Request
Line by line, reproduce exactly the beginning of the listing below, ending with the line that contains "plate_t = 5.2; // [4:0.1:7]" and adding nothing.

━━━━━━━━━━━━━━━━

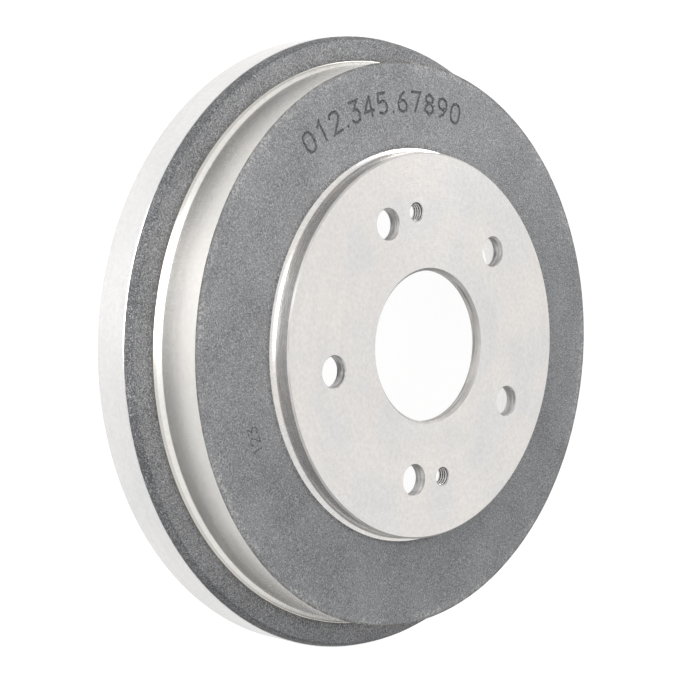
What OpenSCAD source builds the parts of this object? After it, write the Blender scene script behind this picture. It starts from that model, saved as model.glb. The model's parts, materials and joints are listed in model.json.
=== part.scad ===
// Brake drum of cast iron, turned where it runs, seats and shows.
// The origin is the centre of the friction ring's open end, and the hub face looks along +Z.

/* [Overall] */
// Height from the friction ring's open end to the hub face
total_h = 58.4; // [54:0.1:68]
// Diameter of the friction surface
friction_d = 220; // [200:0.1:240]
// Thickness of the friction wall above the flange
wall_t = 10.3; // [7:0.1:13]

/* [Hub boss] */
// Diameter of the recess inside that takes the hub flange
seat_d = 148; // [136:0.5:160]
// Radius in the corner of that recess
seat_fillet = 2; // [0.5:0.1:4]
// Thickness of the boss's wall round that recess
boss_wall = 7.9; // [5:0.1:12]
// Height of the hub face above the cast front face at the boss
boss_h = 8.6; // [6:0.1:11]
// Chamfer round the hub face
boss_chamfer = 0.7; // [0.3:0.1:1.5]
// Radius of the turned fillet at the foot of the boss
boss_fillet = 2.5; // [1:0.1:4]
// Thickness of the hub plate between its two turned faces
plate_t = 5.2; // [4:0.1:7]

/* [Holes in the hub plate] */
// Diameter of the pilot bore
pilot_d = 64.1; // [56:0.1:80]
// Chamfer at both ends of the pilot bore
pilot_chamfer = 1.15; // [0.3:0.05:1.5]
// Diameter of the circle through the stud holes
stud_pcd = 114.3; // [108:0.1:120]
// Number of stud holes
stud_count = 5; // [4:1:6]
// Diameter of a stud hole
stud_hole_d = 13.1; // [11:0.1:15]
// Chamfer at the front of a stud hole
stud_chamfer = 0.3; // [0.1:0.05:0.8]
// Nominal diameter of the two pull-off threads
pull_d = 8; // [6:0.5:10]
// Pitch of a pull-off thread
pull_pitch = 1.25; // [0.75:0.25:1.5]
// Angle from the first stud hole to the first pull-off thread
pull_angle = -18; // [-26:1:-16]

/* [Front web] */
// Fall of the cast front face from the boss to the outer wall
face_drop = 1.7; // [0:0.1:3]
// Thickness of the cast web at the outer wall
web_t = 6; // [4.5:0.1:8]
// Radius on the inner edge of the web, where the hub recess begins
web_round = 4; // [1:0.1:5]

/* [Flange] */
// Height of the cast face of the flange above the rim's end
flange_h = 21.2; // [19:0.1:25]
// Height of the turned band round the rim, from its end
rim_band_h = 17.1; // [14:0.1:18]
// Chamfer at the top of that band
band_chamfer = 0.3; // [0.1:0.1:0.8]
// Slant of the cast side above the band, measured inwards
side_taper = 1.3; // [0.5:0.1:2]
// Radius on the outer edge of the cast flange face
flange_round = 1.5; // [0.5:0.1:2]
// Chamfer at the rim's end
rim_chamfer = 0.7; // [0.3:0.1:1.5]
// Radius of the turned fillet between the outer wall and the flange
wall_fillet = 7; // [4:0.1:9]
// Depth of that fillet's foot under the cast flange face
fillet_sink = 2; // [0.5:0.1:3]

/* [Open end] */
// Thickness of the friction ring beside the dust groove
ring_t = 8.45; // [6:0.05:10]
// Width of the dust groove that the backing plate's edge turns in
groove_w = 9; // [6:0.1:12]
// Thickness of the outer skirt beyond the dust groove
skirt_t = 6.2; // [5:0.1:9]
// Depth of the dust groove from the rim's end
groove_depth = 14; // [10:0.1:15]
// Radius in the two corners at the bottom of the dust groove
groove_fillet = 2; // [0.5:0.1:3]
// How far the friction ring stands proud of the rim's end
ring_proud = 4; // [1:0.1:6]
// Lead-in chamfer of the friction surface
lead_in = 0.5; // [0.3:0.1:2]
// Small chamfer on the other edges of the open end
edge_chamfer = 0.5; // [0.2:0.1:1]
// Width of the relief at the inner end of the friction surface
relief_w = 3; // [1.5:0.1:5]
// Depth of that relief
relief_depth = 0.8; // [0.5:0.1:1.5]

/* [Hidden] */
$fn = 180;
// How far a cutter runs past the face that it cuts
overrun = 1;
iron = [0.70, 0.70, 0.69];

pilot_r = pilot_d / 2;
seat_r = seat_d / 2;
boss_r = seat_r + boss_wall;
friction_r = friction_d / 2;
relief_r = friction_r + relief_depth;
wall_r = friction_r + wall_t;
groove_inner_r = friction_r + ring_t;
groove_outer_r = groove_inner_r + groove_w;
rim_r = groove_outer_r + skirt_t;

plate_z = total_h - plate_t;
boss_foot_z = total_h - boss_h;
face_edge_z = boss_foot_z - face_drop;
web_z = face_edge_z - web_t;
flange_z = ring_proud + flange_h;
band_z = ring_proud + rim_band_h;
groove_z = ring_proud + groove_depth;

// Corners of half the section as [radius, height, rounding]: out along the front, down the outside,
// in across the open end and back up the inside
corners = [
    [pilot_r, total_h - pilot_chamfer, 0],
    [pilot_r + pilot_chamfer, total_h, 0],
    [boss_r - boss_chamfer, total_h, 0],
    [boss_r, total_h - boss_chamfer, 0],
    [boss_r, boss_foot_z, boss_fillet],
    [wall_r, face_edge_z, 0],
    [wall_r, flange_z, 0],
    [rim_r - band_chamfer - side_taper, flange_z, flange_round],
    [rim_r - band_chamfer, band_z, 0],
    [rim_r, band_z - band_chamfer, 0],
    [rim_r, ring_proud + rim_chamfer, 0],
    [rim_r - rim_chamfer, ring_proud, 0],
    [groove_outer_r + edge_chamfer, ring_proud, 0],
    [groove_outer_r, ring_proud + edge_chamfer, 0],
    [groove_outer_r, groove_z, groove_fillet],
    [groove_inner_r, groove_z, groove_fillet],
    [groove_inner_r, edge_chamfer, 0],
    [groove_inner_r - edge_chamfer, 0, 0],
    [friction_r + lead_in, 0, 0],
    [friction_r, lead_in, 0],
    [friction_r, web_z - relief_w, 0],
    [relief_r, web_z - relief_w, 0],
    [relief_r, web_z, relief_depth],
    [seat_r, web_z, web_round],
    [seat_r, plate_z, seat_fillet],
    [pilot_r + pilot_chamfer, plate_z, 0],
    [pilot_r, plate_z + pilot_chamfer, 0],
];

function flat(corner) = [corner[0], corner[1]];
function unit(v) = v / norm(v);
function before(i) = flat(corners[(i + len(corners) - 1) % len(corners)]);
function after(i) = flat(corners[(i + 1) % len(corners)]);

// Positive at an outward corner of the section, negative at an inward one
function turn(i) =
    let (a = flat(corners[i]) - before(i), b = after(i) - flat(corners[i]))
    a[1] * b[0] - a[0] * b[1];

// What lies between a corner and the arc that touches both of its sides, towards p and towards q
module corner_sliver(corner, p, q, radius) {
    u = unit(p - corner);
    v = unit(q - corner);
    half_angle = acos(u * v) / 2;
    reach = radius / tan(half_angle);
    centre = corner + unit(u + v) * radius / sin(half_angle);
    difference() {
        polygon([corner, corner + u * reach, centre, corner + v * reach]);
        translate(centre) circle(radius);
    }
}

module rounded_corners(outward) {
    for (i = [0 : len(corners) - 1])
        if (corners[i][2] > 0 && (turn(i) > 0) == outward)
            corner_sliver(flat(corners[i]), before(i), after(i), corners[i][2]);
}

// The outer wall's fillet is turned into the cast flange, so its foot lies under the cast face
module wall_fillet_sliver() {
    foot = [wall_r, flange_z - fillet_sink];
    corner_sliver(foot, foot + [0, 1], foot + [1, 0], wall_fillet);
}

module section() {
    difference() {
        union() {
            polygon([for (c = corners) flat(c)]);
            rounded_corners(false);
            wall_fillet_sliver();
        }
        rounded_corners(true);
    }
}

// Cutter for a hole through the hub plate, with a chamfer at its front
module plate_hole(d, chamfer) {
    translate([0, 0, plate_z - overrun]) cylinder(d = d, h = plate_t + 2 * overrun);
    translate([0, 0, total_h - chamfer])
        cylinder(d1 = d, d2 = d + 2 * (chamfer + overrun), h = chamfer + overrun);
}

module stud_holes() {
    for (i = [0 : stud_count - 1])
        rotate(i * 360 / stud_count) translate([stud_pcd / 2, 0, 0])
            plate_hole(stud_hole_d, stud_chamfer);
}

// A pull-off hole is cut at its tapping size, and its chamfer opens to just past the thread
module pull_holes() {
    for (side = [0, 180])
        rotate(side + pull_angle) translate([stud_pcd / 2, 0, 0])
            plate_hole(pull_d - pull_pitch, 0.7 * pull_pitch);
}

module brake_drum() {
    color(iron) difference() {
        rotate_extrude() section();
        stud_holes();
        pull_holes();
    }
}

brake_drum();
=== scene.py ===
"""Studio picture of a brake drum: one casting of grey iron, turned where it seats, runs and shows.

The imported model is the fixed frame. The drum made here stands for its one solid and has the same section,
but for the foot of the outer wall, which is drawn as an arc, a short cone and a tight arc. It adds the cast
skin, the tool marks, the threads and the figures sunk into the front face. Lengths are in millimetres up to
the point where a mesh is written, as on the drawing of such a part.
"""

import json
import logging
import math
from dataclasses import dataclass, field, replace
from enum import Enum

import bmesh
import bpy
from mathutils import Matrix, Vector, noise


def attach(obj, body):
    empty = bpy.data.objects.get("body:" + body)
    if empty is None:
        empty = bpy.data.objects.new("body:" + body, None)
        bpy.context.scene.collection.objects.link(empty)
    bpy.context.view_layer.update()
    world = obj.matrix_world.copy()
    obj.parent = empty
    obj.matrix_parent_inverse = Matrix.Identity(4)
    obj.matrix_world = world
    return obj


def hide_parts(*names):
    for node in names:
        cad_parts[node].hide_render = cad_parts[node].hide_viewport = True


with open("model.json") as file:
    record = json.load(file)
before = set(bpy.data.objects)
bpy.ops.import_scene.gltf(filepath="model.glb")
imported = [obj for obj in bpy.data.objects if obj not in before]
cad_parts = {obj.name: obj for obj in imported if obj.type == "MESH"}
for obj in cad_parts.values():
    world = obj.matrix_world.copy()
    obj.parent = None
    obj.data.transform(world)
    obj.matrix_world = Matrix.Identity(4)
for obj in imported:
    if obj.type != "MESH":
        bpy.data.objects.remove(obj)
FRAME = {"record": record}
MM = 0.001
ROOT = "root"
DRUM_NODE = "brake_drum"
log = logging.getLogger("brake_drum")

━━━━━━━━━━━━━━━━

Task solution
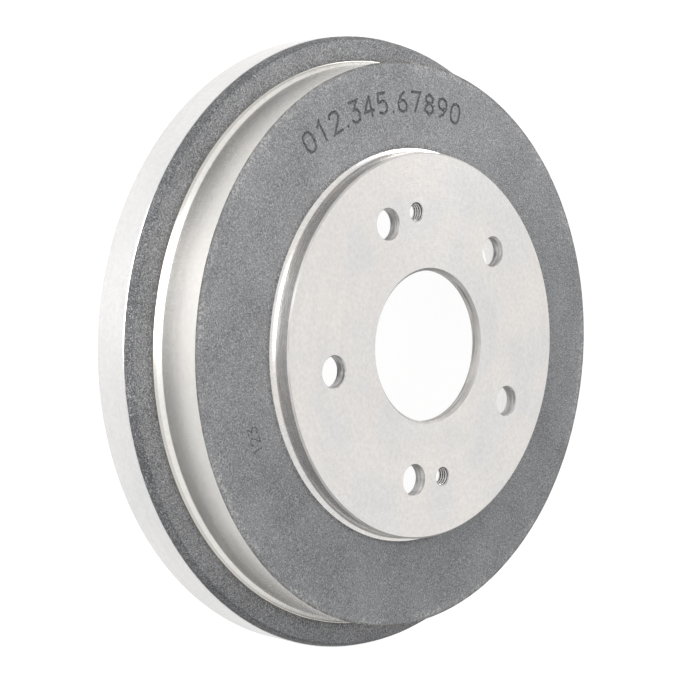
What OpenSCAD source builds the parts of this object? After it, write the Blender scene script behind this picture. It starts from that model, saved as model.glb. The model's parts, materials and joints are listed in model.json.
=== part.scad ===
// Brake drum of cast iron, turned where it runs, seats and shows.
// The origin is the centre of the friction ring's open end, and the hub face looks along +Z.

/* [Overall] */
// Height from the friction ring's open end to the hub face
total_h = 58.4; // [54:0.1:68]
// Diameter of the friction surface
friction_d = 220; // [200:0.1:240]
// Thickness of the friction wall above the flange
wall_t = 10.3; // [7:0.1:13]

/* [Hub boss] */
// Diameter of the recess inside that takes the hub flange
seat_d = 148; // [136:0.5:160]
// Radius in the corner of that recess
seat_fillet = 2; // [0.5:0.1:4]
// Thickness of the boss's wall round that recess
boss_wall = 7.9; // [5:0.1:12]
// Height of the hub face above the cast front face at the boss
boss_h = 8.6; // [6:0.1:11]
// Chamfer round the hub face
boss_chamfer = 0.7; // [0.3:0.1:1.5]
// Radius of the turned fillet at the foot of the boss
boss_fillet = 2.5; // [1:0.1:4]
// Thickness of the hub plate between its two turned faces
plate_t = 5.2; // [4:0.1:7]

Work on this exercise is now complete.